Par une série d'arrêts du 13 octobre 2023, la Cour de cassation a chamboulé les règles applicables à l'acquisition des congés payés durant les périodes d'arrêt de travail pour maladie, afin de conformer le droit français à la réglementation européenne.
Focus sur les nouvelles règles dégagées par la jurisprudence.
• Acquisition des congés payés en arrêt maladie : que dit le code du travail
Les dispositions légales actuelles lient l’acquisition de jours congés payés à la réalisation d’un travail effectif. Les périodes d’absence du salarié, durant lesquelles aucun travail effectif n’est accompli, ne sont donc pas prises en compte pour le calcul du droit à congés payés, sauf exception.
En effet, afin de tempérer cette règle, il est prévu que certaines périodes d’absences sont assimilées à du travail effectif pour le calcul des congés payés.
A savoir : il convient de vérifier tant les dispositions légales que les dispositions de la convention collective applicable pour déterminer si une absence est assimilée ou non du travail effectif, les dispositions conventionnelles primant sur les dispositions légales.
Tel n’est toutefois pas le cas, légalement, des périodes d’arrêts de travail pour maladie non professionnelle, ainsi que des périodes d’arrêts de travail pour maladie professionnelle ou accident du travail au-delà de la première année d’arrêt.
En d’autres termes, ces périodes de suspension du contrat de travail ne donnent pas droit à des jours de congés payés.
Et c’est précisément là que le bât blesse selon la Cour de cassation.
• Acquisition des congés payés en arrêt maladie : que dit la Cour de cassation
La Cour de cassation alertait depuis de nombreuses années sur la nécessité de réformer les dispositions légales précitées, non conformes au droit européen, et notamment à l’article 7 de la directive 2003/88/CE du 4 novembre 2003 et à l’article 31 § 2 de la Charte des droits fondamentaux de l’Union européenne.

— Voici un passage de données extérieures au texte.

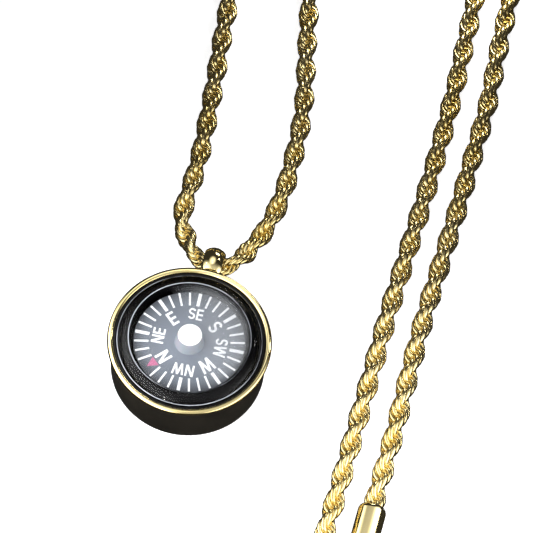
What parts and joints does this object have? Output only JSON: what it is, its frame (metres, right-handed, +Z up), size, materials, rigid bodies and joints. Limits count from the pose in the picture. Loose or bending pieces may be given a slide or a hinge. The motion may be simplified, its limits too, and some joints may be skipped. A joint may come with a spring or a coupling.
{
  "type": "compass pendant",
  "caption": "Round compass pendant with a domed crystal and a bail, on a closed rope chain that lies doubled, with barrel end caps and a plain link as its clasp.",
  "frame": {"origin": "centre of the case's flat back, on the surface it lies on", "axes": "+Z up out of the crystal, +Y towards the far end of the chain, +X to the right"},
  "size_m": [0.0551, 0.1711, 0.0104],
  "materials": {
    "gold": "polished gold plating",
    "chain_gold": "polished gold plating",
    "cap_gold": "polished gold plating",
    "black_band": "glossy black enamel",
    "capsule_black": "glossy black",
    "crystal_clear": "clear and polished",
    "pin_steel": "bright steel",
    "card_grey": "satin dark grey",
    "white_print": "white print",
    "red_print": "red print",
    "hub_pale": "pale translucent plastic"
  },
  "bodies": {
    "pendant": {"case": "gold", "wall_band": "black_band", "capsule": "capsule_black", "crystal": "crystal_clear", "pivot": "pin_steel", "chain": "chain_gold", "end_cap_left": "cap_gold", "end_cap_right": "cap_gold", "clasp": "chain_gold"},
    "compass_card": {"card": "card_grey", "dial_marks": "white_print", "north_mark": "red_print", "hub": "hub_pale"}
  },
  "joints": [
    {"name": "card_spin", "type": "hinge", "parent": "pendant", "child": "compass_card", "pos_m": [0, 0, 0.0075], "axis": [0, 0, 1], "continuous": true}
  ]
}
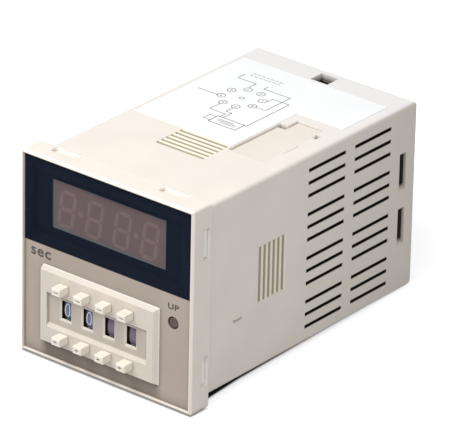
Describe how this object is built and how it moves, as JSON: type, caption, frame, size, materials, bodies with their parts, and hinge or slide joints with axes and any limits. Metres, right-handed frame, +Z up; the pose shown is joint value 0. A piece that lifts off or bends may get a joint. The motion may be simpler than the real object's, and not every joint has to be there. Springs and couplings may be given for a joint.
{
  "type": "digital timer",
  "caption": "Square panel timer with a smoked LED display, push-button thumbwheel setting switch and a vented case that plugs into a round pin socket.",
  "frame": {"origin": "centre of the bezel's rear face, in the plane of the panel it rests on", "axes": "+X to the right seen from the front, +Y back through the panel along the case, +Z up"},
  "size_m": [0.048, 0.0973, 0.048],
  "materials": {
    "ivory_plastic": "fine satin moulding",
    "taupe_panel": "matt printed sheet",
    "smoked_filter": "smooth, smoked, see-through",
    "black_film": "matt",
    "label_paper": "satin",
    "circuit_board": "solder mask",
    "display_face": "matt print",
    "unlit_segment": "cast resin",
    "lamp_resin": "cast resin",
    "bare_steel": "drawn wire",
    "core_steel": "varnished laminations",
    "copper_winding": "enamelled copper wire",
    "relay_cover": "satin",
    "black_moulding": "satin",
    "can_metal": "drawn can",
    "capacitor_sleeve": "sleeved can",
    "film_resin": "dipped resin",
    "pin_metal": "nickel plated",
    "button_plastic": "satin",
    "wheel_plastic": "satin"
  },
  "bodies": {
    "case": {"front_bezel": "ivory_plastic", "front_panel": "taupe_panel", "display_filter": "smoked_filter", "display_mask": "black_film", "main_case": "ivory_plastic", "top_cover": "ivory_plastic", "top_label": "label_paper", "rear_base": "ivory_plastic", "key_post": "ivory_plastic", "base_board": "circuit_board", "display_board": "circuit_board", "main_board": "circuit_board", "power_board": "circuit_board", "display_body": "display_face", "display_segments": "unlit_segment", "up_lamp": "lamp_resin", "switch_housing": "ivory_plastic", "switch_board": "circuit_board", "wheel_axle": "bare_steel", "transformer_core": "core_steel", "transformer_coil": "copper_winding", "relay": "relay_cover", "logic_chip": "black_moulding", "crystal": "can_metal", "supply_capacitor": "capacitor_sleeve", "small_capacitor": "capacitor_sleeve", "film_capacitor": "film_resin", "board_header": "black_moulding", "plug_pin_1": "pin_metal", "plug_pin_2": "pin_metal", "plug_pin_3": "pin_metal", "plug_pin_4": "pin_metal", "plug_pin_5": "pin_metal", "plug_pin_6": "pin_metal", "plug_pin_7": "pin_metal", "plug_pin_8": "pin_metal", "minus_spring_1": "bare_steel", "minus_spring_2": "bare_steel", "minus_spring_3": "bare_steel", "minus_spring_4": "bare_steel", "plus_spring_1": "bare_steel", "plus_spring_2": "bare_steel", "plus_spring_3": "bare_steel", "plus_spring_4": "bare_steel"},
    "minus_body_1": {"minus_button_1": "button_plastic"},
    "plus_body_1": {"plus_button_1": "button_plastic"},
    "wheel_body_1": {"digit_wheel_1": "wheel_plastic"},
    "minus_body_2": {"minus_button_2": "button_plastic"},
    "plus_body_2": {"plus_button_2": "button_plastic"},
    "wheel_body_2": {"digit_wheel_2": "wheel_plastic"},
    "minus_body_3": {"minus_button_3": "button_plastic"},
    "plus_body_3": {"plus_button_3": "button_plastic"},
    "wheel_body_3": {"digit_wheel_3": "wheel_plastic"},
    "minus_body_4": {"minus_button_4": "button_plastic"},
    "plus_body_4": {"plus_button_4": "button_plastic"},
    "wheel_body_4": {"digit_wheel_4": "wheel_plastic"}
  },
  "joints": [
    {"name": "minus_press_1", "type": "slide", "parent": "case", "child": "minus_body_1", "axis": [0, 1, 0], "range_m": [0, 0.0016], "stiffness_N_per_m": 250, "springref_m": -0.002, "deforming": ["minus_spring_1"]},
    {"name": "plus_press_1", "type": "slide", "parent": "case", "child": "plus_body_1", "axis": [0, 1, 0], "range_m": [0, 0.0016], "stiffness_N_per_m": 250, "springref_m": -0.002, "deforming": ["plus_spring_1"]},
    {"name": "minus_press_2", "type": "slide", "parent": "case", "child": "minus_body_2", "axis": [0, 1, 0], "range_m": [0, 0.0016], "stiffness_N_per_m": 250, "springref_m": -0.002, "deforming": ["minus_spring_2"]},
    {"name": "plus_press_2", "type": "slide", "parent": "case", "child": "plus_body_2", "axis": [0, 1, 0], "range_m": [0, 0.0016], "stiffness_N_per_m": 250, "springref_m": -0.002, "deforming": ["plus_spring_2"]},
    {"name": "minus_press_3", "type": "slide", "parent": "case", "child": "minus_body_3", "axis": [0, 1, 0], "range_m": [0, 0.0016], "stiffness_N_per_m": 250, "springref_m": -0.002, "deforming": ["minus_spring_3"]},
    {"name": "plus_press_3", "type": "slide", "parent": "case", "child": "plus_body_3", "axis": [0, 1, 0], "range_m": [0, 0.0016], "stiffness_N_per_m": 250, "springref_m": -0.002, "deforming": ["plus_spring_3"]},
    {"name": "minus_press_4", "type": "slide", "parent": "case", "child": "minus_body_4", "axis": [0, 1, 0], "range_m": [0, 0.0016], "stiffness_N_per_m": 250, "springref_m": -0.002, "deforming": ["minus_spring_4"]},
    {"name": "plus_press_4", "type": "slide", "parent": "case", "child": "plus_body_4", "axis": [0, 1, 0], "range_m": [0, 0.0016], "stiffness_N_per_m": 250, "springref_m": -0.002, "deforming": ["plus_spring_4"]},
    {"name": "wheel_turn_1", "type": "hinge", "parent": "case", "child": "wheel_body_1", "pos_m": [-0.0112, 0.001, -0.0111], "axis": [1, 0, 0], "continuous": true},
    {"name": "wheel_turn_2", "type": "hinge", "parent": "case", "child": "wheel_body_2", "pos_m": [-0.00513, 0.001, -0.0111], "axis": [1, 0, 0], "continuous": true},
    {"name": "wheel_turn_3", "type": "hinge", "parent": "case", "child": "wheel_body_3", "pos_m": [0.00093, 0.001, -0.0111], "axis": [1, 0, 0], "continuous": true},
    {"name": "wheel_turn_4", "type": "hinge", "parent": "case", "child": "wheel_body_4", "pos_m": [0.007, 0.001, -0.0111], "axis": [1, 0, 0], "continuous": true}
  ]
}
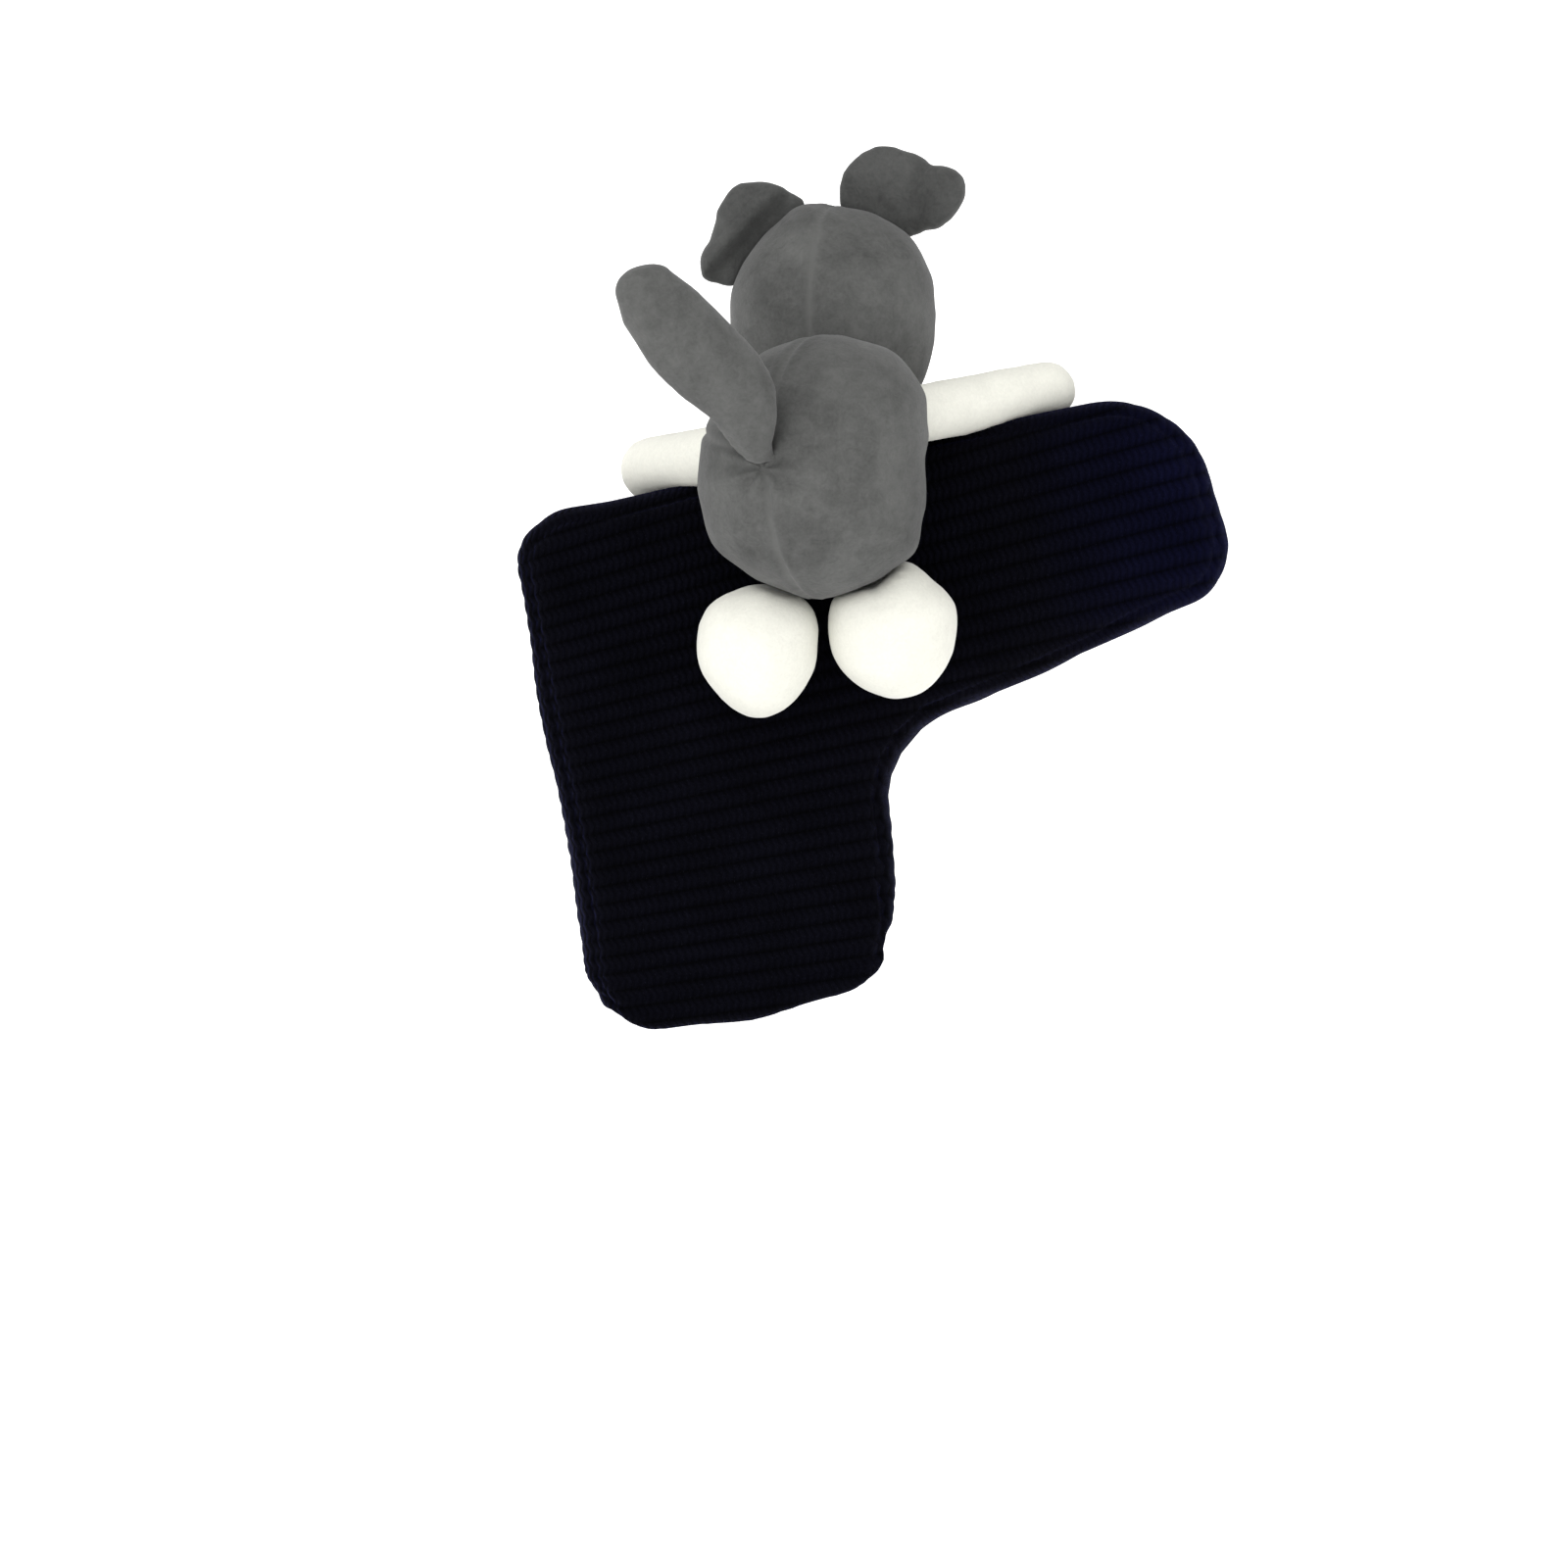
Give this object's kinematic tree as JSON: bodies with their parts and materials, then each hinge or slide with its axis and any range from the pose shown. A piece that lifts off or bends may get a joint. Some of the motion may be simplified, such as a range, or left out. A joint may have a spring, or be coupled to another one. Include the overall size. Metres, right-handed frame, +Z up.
{
  "type": "putter head cover",
  "caption": "Padded ribbed-knit cover shaped for a blade putter head, open at the base for the shaft, with a plush puppy stitched on that looks over the top edge.",
  "frame": {"origin": "on the axis of the club shaft that passes through the mouth, in the plane of the mouth's edge", "axes": "+Z up along the shaft into the cover, +X towards the toe end, -Y the face the puppy hangs on, with its back outwards"},
  "size_m": [0.1616, 0.107, 0.2016],
  "materials": {
    "knit": "near-black navy rib knit, matt",
    "hem": "near-black navy rib knit, turned and stitched",
    "padding": "polyester wadding",
    "lining": "short fleece",
    "elastic": "woven elastic tape",
    "plush_grey": "short-pile plush",
    "plush_white": "short-pile plush",
    "stuffing": "loose polyester fibre",
    "black_plastic": "moulded, glossy"
  },
  "bodies": {
    "cover": {"knit_front_panel": "knit", "knit_back_panel": "knit", "hem_band_front": "hem", "hem_band_back": "hem", "padding_front_panel": "padding", "padding_back_panel": "padding", "lining_front_panel": "lining", "lining_back_panel": "lining", "hem_elastic": "elastic", "belly_panel": "plush_white", "body_left_panel": "plush_grey", "body_right_panel": "plush_grey", "body_stuffing": "stuffing", "arm_left_upper_panel": "plush_white", "arm_left_lower_panel": "plush_white", "arm_left_stuffing": "stuffing", "arm_right_upper_panel": "plush_white", "arm_right_lower_panel": "plush_white", "arm_right_stuffing": "stuffing"},
    "head": {"face_panel": "plush_white", "head_left_panel": "plush_grey", "head_right_panel": "plush_grey", "head_stuffing": "stuffing", "muzzle_pad": "plush_white", "nose_button": "black_plastic", "eye_left_button": "black_plastic", "eye_right_button": "black_plastic", "eye_washers": "black_plastic"},
    "ear_left": {"ear_left_outer_layer": "plush_grey", "ear_left_inner_layer": "plush_grey"},
    "ear_right": {"ear_right_outer_layer": "plush_grey", "ear_right_inner_layer": "plush_grey"},
    "tail": {"tail_back_panel": "plush_grey", "tail_front_panel": "plush_grey", "tail_stuffing": "stuffing"},
    "foot_left": {"foot_left_sole_panel": "plush_white", "foot_left_heel_panel": "plush_white", "foot_left_stuffing": "stuffing"},
    "foot_right": {"foot_right_sole_panel": "plush_white", "foot_right_heel_panel": "plush_white", "foot_right_stuffing": "stuffing"}
  },
  "joints": [
    {"name": "head_turn", "type": "hinge", "parent": "cover", "child": "head", "pos_m": [0.0084, -0.002, 0.15277], "axis": [0, 0, 1], "range_deg": [-25, 25], "stiffness_Nm_per_rad": 0.02},
    {"name": "ear_left_flop", "type": "hinge", "parent": "head", "child": "ear_left", "pos_m": [-0.0092, 0.004, 0.17392], "axis": [-0.6821, 0, -0.7312], "range_deg": [-30, 30], "stiffness_Nm_per_rad": 0.004},
    {"name": "ear_right_flop", "type": "hinge", "parent": "head", "child": "ear_right", "pos_m": [0.02096, 0.004, 0.17813], "axis": [-0.8433, 0, 0.5374], "range_deg": [-30, 30], "stiffness_Nm_per_rad": 0.004},
    {"name": "tail_wag", "type": "hinge", "parent": "cover", "child": "tail", "pos_m": [-0.00805, -0.06253, 0.11945], "axis": [-0.4384, -0.8988, 0], "range_deg": [-35, 35], "stiffness_Nm_per_rad": 0.02},
    {"name": "foot_left_swing", "type": "hinge", "parent": "cover", "child": "foot_left", "pos_m": [-0.0086, -0.04, 0.0936], "axis": [-1, 0, 0], "range_deg": [0, 25]},
    {"name": "foot_right_swing", "type": "hinge", "parent": "cover", "child": "foot_right", "pos_m": [0.022, -0.04, 0.0982], "axis": [-1, 0, 0], "range_deg": [0, 25]}
  ]
}
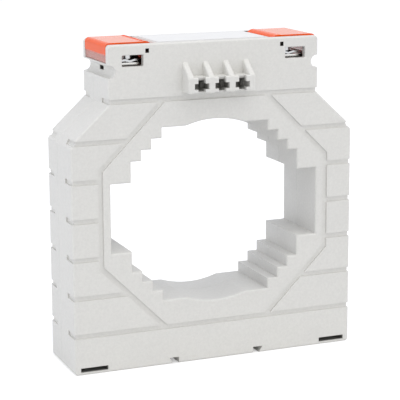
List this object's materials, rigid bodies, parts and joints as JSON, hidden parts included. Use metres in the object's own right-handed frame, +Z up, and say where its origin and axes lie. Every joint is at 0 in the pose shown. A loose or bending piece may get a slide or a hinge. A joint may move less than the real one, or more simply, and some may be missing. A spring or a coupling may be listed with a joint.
{
  "type": "current transformer",
  "caption": "Window current transformer with a stepped busbar opening, a moulded case, screw terminals under hinged translucent covers and a wound core inside.",
  "frame": {"origin": "middle of the flat base, halfway between the two broad faces of the case", "axes": "+X to the right seen from the front, +Y from the front to the back through the window, +Z up"},
  "size_m": [0.14, 0.044, 0.1519],
  "materials": {
    "case_plastic": "fine matte moulding, pale warm grey",
    "cover_plastic": "translucent orange-red",
    "base_plastic": "dark moulding",
    "plated_metal": "plated, satin bright",
    "screw_metal": "zinc plated",
    "core_steel": "wound silicon steel strip",
    "core_film": "polyester film",
    "copper_wire": "enamelled copper",
    "tape": "insulating tape",
    "foam": "closed-cell foam",
    "lead_insulation": "flexible insulation",
    "label": "blank plate"
  },
  "bodies": {
    "case": {"front_housing": "case_plastic", "rear_housing": "case_plastic", "magnetic_core": "core_steel", "core_insulation": "core_film", "secondary_winding": "copper_wire", "winding_tape": "tape", "front_coil_pad": "foam", "rear_coil_pad": "foam", "label_plate": "label", "left_terminal_base": "base_plastic", "left_terminal_bar": "plated_metal", "left_terminal_nuts": "screw_metal", "left_clamp_plates": "screw_metal", "left_terminal_screws": "screw_metal", "left_lead_wire": "lead_insulation", "right_terminal_base": "base_plastic", "right_terminal_bar": "plated_metal", "right_terminal_nuts": "screw_metal", "right_clamp_plates": "screw_metal", "right_terminal_screws": "screw_metal", "right_lead_wire": "lead_insulation"},
    "left_cover": {"left_terminal_cover": "cover_plastic"},
    "right_cover": {"right_terminal_cover": "cover_plastic"}
  },
  "joints": [
    {"name": "left_cover_hinge", "type": "hinge", "parent": "case", "child": "left_cover", "pos_m": [-0.0333, 0, 0.1479], "axis": [0, 1, 0], "range_deg": [0, 100]},
    {"name": "right_cover_hinge", "type": "hinge", "parent": "case", "child": "right_cover", "pos_m": [0.0333, 0, 0.1479], "axis": [0, -1, 0], "range_deg": [0, 100]}
  ]
}
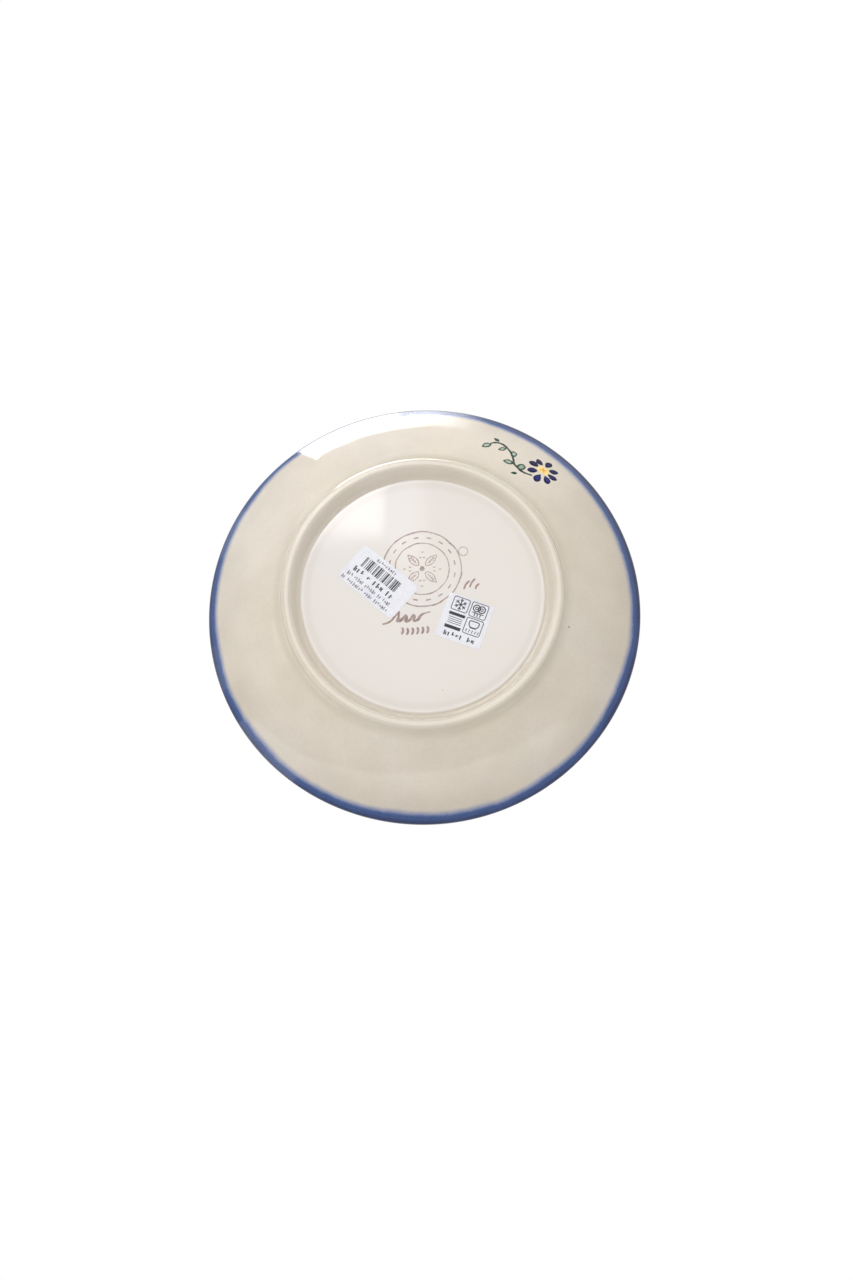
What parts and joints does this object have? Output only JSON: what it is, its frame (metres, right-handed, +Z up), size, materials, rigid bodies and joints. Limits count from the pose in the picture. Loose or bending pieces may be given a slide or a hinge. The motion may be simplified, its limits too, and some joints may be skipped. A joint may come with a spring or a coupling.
{
  "type": "plate",
  "caption": "Small round glazed stoneware plate with a foot ring, blue painted rim, painted daisy and vine, stamped base and paper stickers.",
  "frame": {"origin": "centre of the foot ring's standing plane", "axes": "+Z up out of the eating side, along the plate's axis; +Y towards the side of the base that carries the care sticker; +X towards the side with the daisy sprig"},
  "size_m": [0.19, 0.19, 0.028],
  "materials": {
    "cream_glaze": "glossy cream glaze over stoneware",
    "blue_glaze": "glossy blue glaze, feathered inwards",
    "navy_paint": "navy brush paint under a clear glaze",
    "yellow_paint": "yellow brush paint under a clear glaze",
    "green_paint": "green brush paint under a clear glaze",
    "sepia_ink": "pale sepia stamp colour under a clear glaze",
    "label_paper": "cool white label paper, satin"
  },
  "bodies": {
    "root": {"stoneware_body": "cream_glaze", "rim_band": "blue_glaze", "back_daisy_petals": "navy_paint", "back_daisy_centre": "yellow_paint", "back_vine": "green_paint", "back_stamp": "sepia_ink", "brush_marks": "sepia_ink", "price_label": "label_paper", "care_label": "label_paper", "front_daisy_petals": "navy_paint", "front_daisy_centres": "yellow_paint", "front_vine": "green_paint"}
  },
  "joints": []
}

En l’absence d’évolution législative, elle a pris les devants afin de faire évoluer sa jurisprudence et de garantir, selon son communiqué, « une meilleure effectivité des droits des salariés à leurs congés payés ».
C’est le sens des trois arrêts rendus le 13 septembre 2023 : il convient dorénavant selon la Cour de cassation d’écarter l’application des dispositions légales limitant l’acquisition des congés payés durant les périodes d’absence pour maladie ou accident, quelle qu’en soit l’origine.
Il en résulte que :
– En cas de suspension du contrat de travail pour cause de maladie non professionnelle, le salarié peut prétendre à l’acquisition de droits à congés payés durant cette période.
– En cas de maladie professionnelle ou d’accident du travail, le salarié peut prétendre à l’acquisition de droits à congés payés durant l’intégralité de la période de suspension, et non plus uniquement pendant la première année.
A savoir : La Cour de cassation considère que ces solutions sont applicables à l’ensemble des congés payés, soit aux 5 semaines légales et aux congés conventionnels. Les RTT ne sont en revanche pas concernés.
• Prescription des demandes relatives aux congés payés : que dit la Cour de cassation
L’indemnité de congés payés ayant une nature salariale, les demandes afférentes sont soumises à une prescription de trois ans.
Le point de départ du délai est fixé à l’expiration de la période légale ou conventionnelle au cours de laquelle les congés payés auraient pu être pris.
Mais attention, pour la Cour de cassation, ce délai ne commence à courir que si l’employeur a permis au salarié d’exercer effectivement son droit à congés payés.
A défaut, le délai de prescription ne court pas, et le salarié n’est alors plus limité par le jeu de la prescription.
A savoir : Dans cette hypothèse, il a été évoqué que le salarié pourrait faire remonter ses demandes au 1er décembre 2009, date d’entrée en vigueur du Traité de Lisbonne, qui a donné force juridique contraignante à la Charte des droits fondamentaux de l’Union Européenne.
• Les incidences pratiques incertaines des décisions de la Cour de cassation
Les pouvoirs publics ont annoncé réfléchir à l’impact et à la portée des décisions de la Cour de cassation, sans plus de précision pour l’heure, notamment quant à une éventuelle évolution législative, et le cas échéant, quant à la teneur de cette dernière.
Parallèlement, la Cour d’appel de Paris a d’ores et déjà, dans un arrêt récent du 27 septembre 2023 (21/01244), appliqué strictement la jurisprudence de la Cour de cassation, lui donnant une application pratique.
Décision isolée ou appelée à être généralisée ? Il est certain que la tendance jurisprudentielle se dégagera rapidement.
Dans l’intervalle, la prudence est donc de mise pour les employeurs, et invite à réfléchir sur la prise en compte immédiate par ces derniers des décisions rendues par la Cour de cassation.